Kinaxis Honda deal is just for car giant’s operations in Japan, for now…
Agostino points out that the Honda deal is currently just for the car giant’s operations in Japan, where Japan’s sales represent less than 25 per cent of the company’s global total.
But it’s a case of land and expand, says Agostino.
“The win not only adds to KXS’s penetration in the automotive market with KXS now having contracts with five of the top ten manufacturers but adds to its Asian presence and helps justify ongoing efforts within the last 20 months to bolster its sales presence and build out data centres within that region,” writes Agostino.
“We believe with time, Honda has the potential to be a >US$1M/qtr. customer for KXS. While KXS spoke of contract signing delays post Q1, similar to Q3/18, with the Teva announcement and now Honda, we are seeing confirmation that KXS has been successful in signing its pipeline opportunities,” he writes.
The analyst’s valuation of KXS is based on a 9x multiple of his 2019/2020 sales estimates, with Agostino figuring that the stock currently trades at 7.2x his NTM EV/Sales, which compares to the company’s technology high-fliers group (those with sales growth plus EBITDA margin above 50 per cent) at 6.5x.

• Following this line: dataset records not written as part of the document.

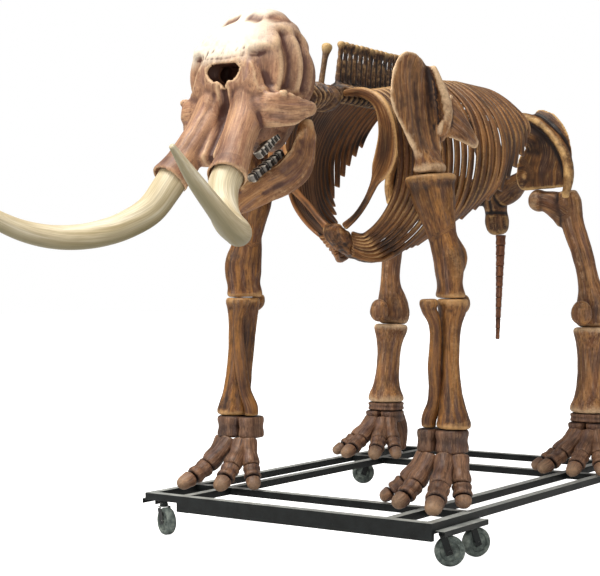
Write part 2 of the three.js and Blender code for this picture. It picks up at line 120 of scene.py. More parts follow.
def flowing(stations, step, fillet):
    """Close rows along one smooth curve through the stations, with both ends rounded."""
    knots = np.array(stations, float)
    gaps = np.linalg.norm(np.diff(knots[:, :3], axis=0), axis=1)
    at = np.concatenate([[0.0], np.cumsum(gaps)])
    slope = np.gradient(knots, at, axis=0)
    total = at[-1]
    ends = [min(fillet * knots[i, 3:].min(), 0.45 * total) for i in (0, -1)]
    count = max(3, int(total / step))
    places = np.unique(np.round(np.concatenate([
        np.linspace(0, total, count), ROUNDING_MARKS * ends[0],
        total - ROUNDING_MARKS * ends[1]]), 2))
    places = places[np.concatenate([[True], np.diff(places) > CLOSEST])]
    places[-1] = total
    i = np.clip(np.searchsorted(at, places, side="right") - 1, 0, len(gaps) - 1)
    h = gaps[i][:, None]
    t = ((places - at[i]) / gaps[i])[:, None]
    rows = ((2 * t**3 - 3 * t**2 + 1) * knots[i] + (t**3 - 2 * t**2 + t) * h * slope[i]
            + (3 * t**2 - 2 * t**3) * knots[i + 1] + (t**3 - t**2) * h * slope[i + 1])
    for radius, left in ((ends[0], places), (ends[1], total - places)):
        short = np.clip(radius - left, 0, radius)
        rows[:, 3:] -= (radius - np.sqrt(radius**2 - short**2))[:, None]
    rows[:, 3:] = np.maximum(rows[:, 3:], THINNEST)
    return rows, places


# %% [markdown]
# ## A bone in the making
# A bone could be sculpted by hand, or cut out of a block. Lofted tubes come closest to how it
# grows: a shaft, a head and a ridge, each drawn out ring by ring, that merge where they meet.
# The circle is extruded from one section to the next, and each ring is turned, widened and
# moved by a single matrix. A voxel remesh then fuses the tubes into one skin.


# %% Bone class
def mesh_from(bm, name):
    """Turns what was built into a mesh."""
    mesh = bpy.data.meshes.new(name)
    bm.to_mesh(mesh)
    bm.free()
    return mesh


def in_scene(name, data):
    """A new object at the origin."""
    made = bpy.data.objects.new(name, data)
    bpy.context.scene.collection.objects.link(made)
    return made


def edges_of(verts):
    """The edges that meet at these points, each once and always in the same order."""
    return list(dict.fromkeys(e for v in verts for e in v.link_edges))


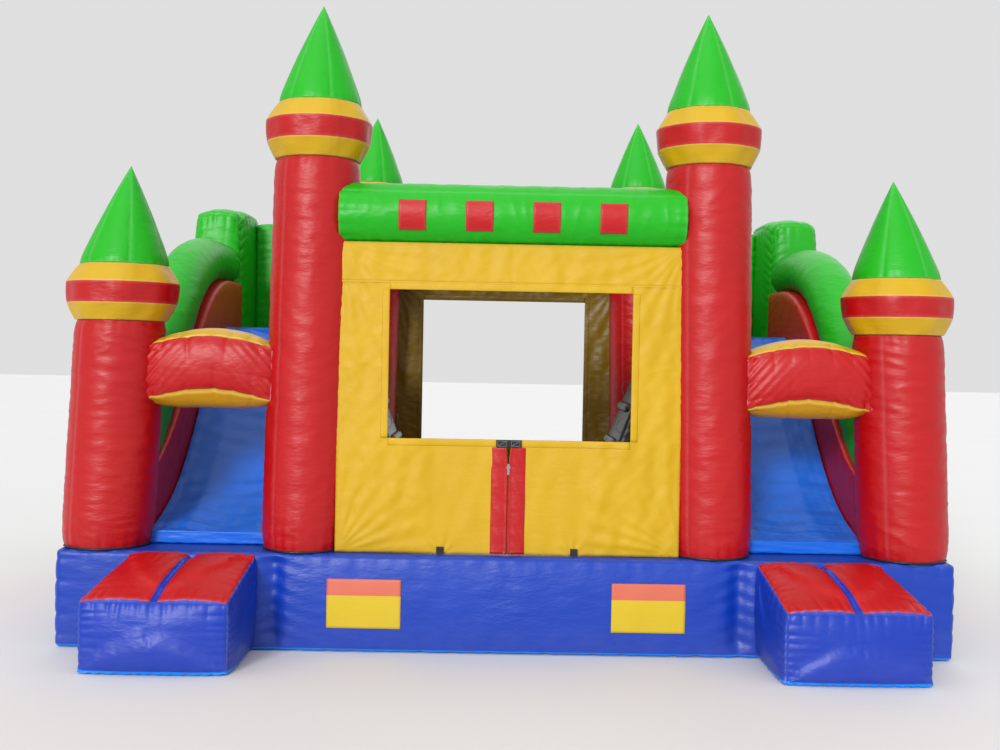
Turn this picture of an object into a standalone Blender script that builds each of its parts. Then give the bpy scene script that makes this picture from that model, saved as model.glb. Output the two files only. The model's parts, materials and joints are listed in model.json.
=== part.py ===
"""Inflatable castle bounce house with a zipped doorway and two slides.

Metres, +Z up, +X to the right of someone facing the front, +Y towards the back. The origin is the centre of
the whole outline, on the ground. Depths are counted backwards from the front face of the base. The large air
chambers are shells whose open end is the air port, the narrow side walls and bridges are solid, and each
single sheet of fabric is a thin plate.
"""

import math
from collections import namedtuple

import bmesh
import bpy
import numpy as np

# Gaps and wall thicknesses
GAP = 0.001
FINE_GAP = 0.0003
WALL = 0.03
CUTTER_REACH = 0.1
PANEL_THICKNESS = 0.016

# Base mattress
BASE_HALF_WIDTH = 2.75
BASE_DEPTH = 3.95
BASE_HEIGHT = 0.60
BASE_CORNER = 0.12
BASE_EDGE_ROUNDING = 0.04
BASE_WALL = 0.025
BAFFLE_SPACING = 0.70
BAFFLE_COUNT = 6
BAFFLE_THICKNESS = 0.02
BAFFLE_END_GAP = 0.35
FLOOR_Z = BASE_HEIGHT + GAP
AIR_PORT_RADIUS = 0.12

# Pads in front of the slides, and the sleeve behind, which set the object's whole depth
PAD_REACH = 0.58
PAD_BACK_X, PAD_FRONT_X = 1.91, 1.99
PAD_BACK_HALF_WIDTH, PAD_FRONT_HALF_WIDTH = 0.40, 0.44
PAD_BACK_HEIGHT = 0.585
PAD_FRONT_HEIGHT = 0.42
PAD_EDGE_ROUNDING = 0.04
SLEEVE_REACH = 0.32
FRONT_Y = PAD_REACH - (PAD_REACH + BASE_DEPTH + SLEEVE_REACH) / 2

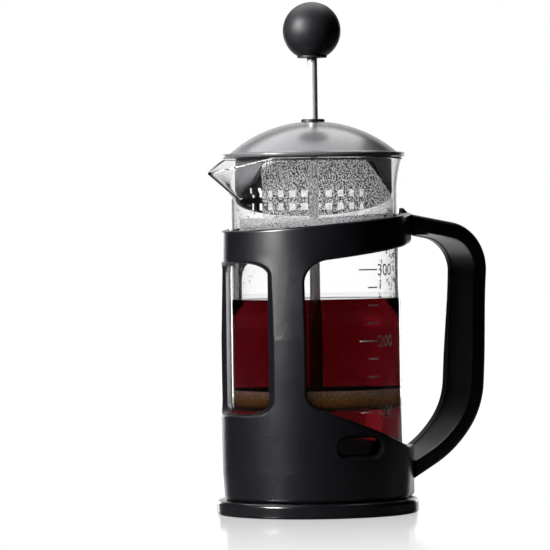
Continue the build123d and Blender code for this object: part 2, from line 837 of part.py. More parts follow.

“Since its IPO KXS has traded at an upwards 2x premium to this group reflecting its disruptive technology. Continued contract announcements in the near-term could aid in restoring the full premium, in our view; Teva, Honda, who’s next?” Agostino says.
Shares of Kinaxis closed up 4.6 per cent on Friday to $82.80, leaving the stock up 25.6 per cent for the year.